I also import substantial pdfs. To check, I have imported the variety104-1931-11.pdf into DT3.3 and search/find text “Features in production”. Instant result. Instant too for ‘PLAYING CAPITOL THEATRE’. Deeper in find “manager of Hippo-” also instant.

Doesn’t appear to be an issue, at least not for me? Am I missing something about the op’s concern?

Altostratus · June 12, 2019, 1:23pm

I don’t think you are. But it’s not instant at all on my end, and it’s a pretty fast Mac. I don’t know what is causing that.

mog · June 12, 2019, 1:52pm

I have similar age/spec iMac except it’s 32GB; also Mojave version is 10.14.5. Might be worth updating the OS?

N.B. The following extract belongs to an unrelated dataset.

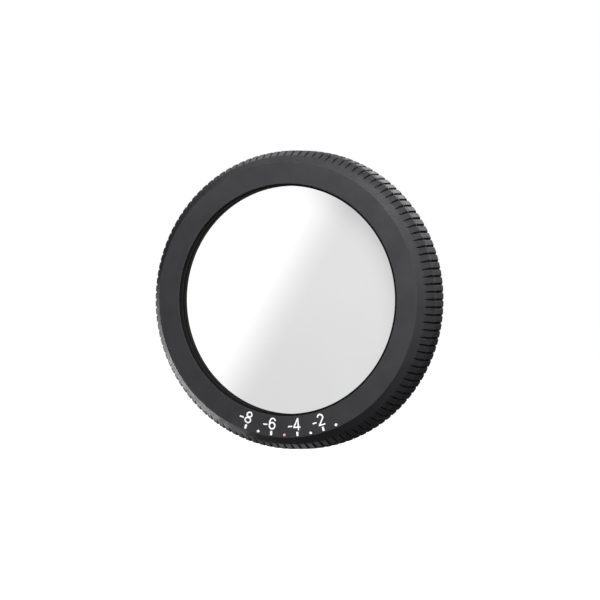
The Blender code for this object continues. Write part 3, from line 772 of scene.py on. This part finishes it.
def make_stage():
    """A plain pale floor under the ring, and a pale world."""
    floor_z = CAD_BOX[0][2]
    bpy.ops.mesh.primitive_plane_add(size=8.0, location=(0.0, 0.0, floor_z))
    floor = bpy.context.object
    floor.name = "floor"
    material, _, shader = new_material("pale_floor", 0.9)
    shader.inputs["Base Color"].default_value = (0.8, 0.8, 0.8, 1.0)
    shader.inputs["Specular IOR Level"].default_value = 0.0
    shader.inputs["Emission Color"].default_value = (1.0, 1.0, 1.0, 1.0)
    shader.inputs["Emission Strength"].default_value = 1.0
    floor.data.materials.append(material)
    floor.visible_diffuse = False
    floor.visible_glossy = False

    world = bpy.data.worlds.new("pale_world")
    bpy.context.scene.world = world
    world.use_nodes = True
    nodes = world.node_tree.nodes
    links = world.node_tree.links
    shown = nodes["Background"]
    shown.inputs["Color"].default_value = (1.0, 1.0, 1.0, 1.0)
    lighting = nodes.new("ShaderNodeBackground")
    lighting.inputs["Color"].default_value = (0.95, 0.97, 1.0, 1.0)
    lighting.inputs["Strength"].default_value = WORLD_LIGHT
    mix = nodes.new("ShaderNodeMixShader")
    links.new(nodes.new("ShaderNodeLightPath").outputs["Is Camera Ray"], mix.inputs["Fac"])
    links.new(lighting.outputs["Background"], mix.inputs[1])
    links.new(shown.outputs["Background"], mix.inputs[2])
    links.new(mix.outputs["Shader"], nodes["World Output"].inputs["Surface"])


WORLD_LIGHT = 0.055
# Soft square panels: name, direction from the ring, distance, size and brightness, in
# metres and watts per square metre and steradian.
PANELS = (
    ("front_right", (0.30, -0.95, 0.15), 0.7, 0.4, 4.8),
    ("near_top_right", (0.43, -0.60, 0.68), 0.16, 0.10, 11.4),
    ("near_right", (0.75, -0.62, 0.20), 0.16, 0.08, 1.2),
    ("back_high", (0.0, 0.93, 0.36), 0.5, 0.2, 2.1),
    ("back_right", (0.30, 0.93, 0.12), 0.5, 0.2, 0.25),
    ("top_back_left", (-0.42, 0.68, 0.58), 0.5, 0.2, 1.3),
    ("left_back", (-0.78, 0.60, -0.10), 0.5, 0.12, 2.0),
    ("left_back_low", (-0.76, 0.55, -0.33), 0.5, 0.16, 3.4),
    ("left_low", (-0.70, 0.45, -0.58), 0.5, 0.16, 2.8),
    ("low_back", (-0.30, 0.62, -0.72), 0.5, 0.16, 1.5),
)


def make_lights():
    for name, direction, distance, size, brightness in PANELS:
        data = bpy.data.lights.new(name, "AREA")
        data.shape = "RECTANGLE"
        data.size = size
        data.size_y = size
        data.energy = brightness * math.pi * size * size
        lamp = bpy.data.objects.new(name, data)
        bpy.context.scene.collection.objects.link(lamp)
        away = Vector(direction).normalized()
        lamp.location = away * distance
        lamp.rotation_euler = away.to_track_quat("Z", "Y").to_euler()


def make_camera():
    """A long lens, level with the axis and 20.9 degrees to its right."""
    azimuth = math.radians(20.87)
    view_width = 112.9 * MM
    distance = 3.2
    data = bpy.data.cameras.new("camera")
    data.sensor_width = 36.0
    data.lens = data.sensor_width * distance / view_width
    data.clip_end = 50.0
    camera = bpy.data.objects.new("camera", data)
    bpy.context.scene.collection.objects.link(camera)
    away = Vector((math.sin(azimuth), -math.cos(azimuth), 0.0))
    across = Vector((math.cos(azimuth), math.sin(azimuth), 0.0))
    face_centre = Vector((0.0, -FACE_H * MM, 0.0))
    aim = face_centre + across * 2.34 * MM - Vector((0.0, 0.0, 0.04 * MM))
    camera.location = aim + away * distance
    camera.rotation_euler = away.to_track_quat("Z", "Y").to_euler()
    bpy.context.scene.camera = camera


make_camera()
make_front_ring()
make_rear_ring()
make_front_lens()
make_rear_lens()
make_front_retaining_ring()
make_lens_cell()
make_mount_collar()
make_scale()
make_index_dot()
dress_frame_nodes()
make_stage()
make_lights()
bpy.context.scene.view_settings.view_transform = "Standard"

I don’t know if this could be your culprit but two weeks ago after i updated from Sierra to Mojave, a few days later I encountered a massive problem with Spotlight not indexing properly, Finder tags not showing, unable to find Mail messages. I tried all the common problem solutions but to no avail. Finally found an uncommon problem solution which included deleting an obsolete TagsMail.mdimporter.

Suggest also search Google - mojave slow pdf search. You might find something amongst the comments.

Another possibility i find is to run the OCR on a pdf again. I use Acrobat Pro X1 to ocr but I assume DT’s Abbey Fine Reader similar. Have you tried Data>OCR>to searchable pdf? (Not that that explains how I was able to find the text without redoing, but maybe OS 10.14.5 is the answer?)

BLUEFROG · June 12, 2019, 1:54pm

but maybe OS 10.14.5 is the answer?

While I can’t say this is the solution, we do generally recommend keeping up to date on operating system point releases.

Altostratus · June 12, 2019, 2:50pm

After updating to 10.14.5 I can confirm searches seem to go faster but still slower than Preview. Thanks for the suggestion.

BLUEFROG · June 12, 2019, 3:39pm

but still slower than Preview.

As @cgrunenberg mentioned, “Hard to tell what it does exactly but Apple’s apps are of course not limited to official APIs.”

There are plenty of private APIs and things Apple may do but not make available to developers, so it’s entriely possible the team working on Preview has done things we aren’t aware of or don’t have access to.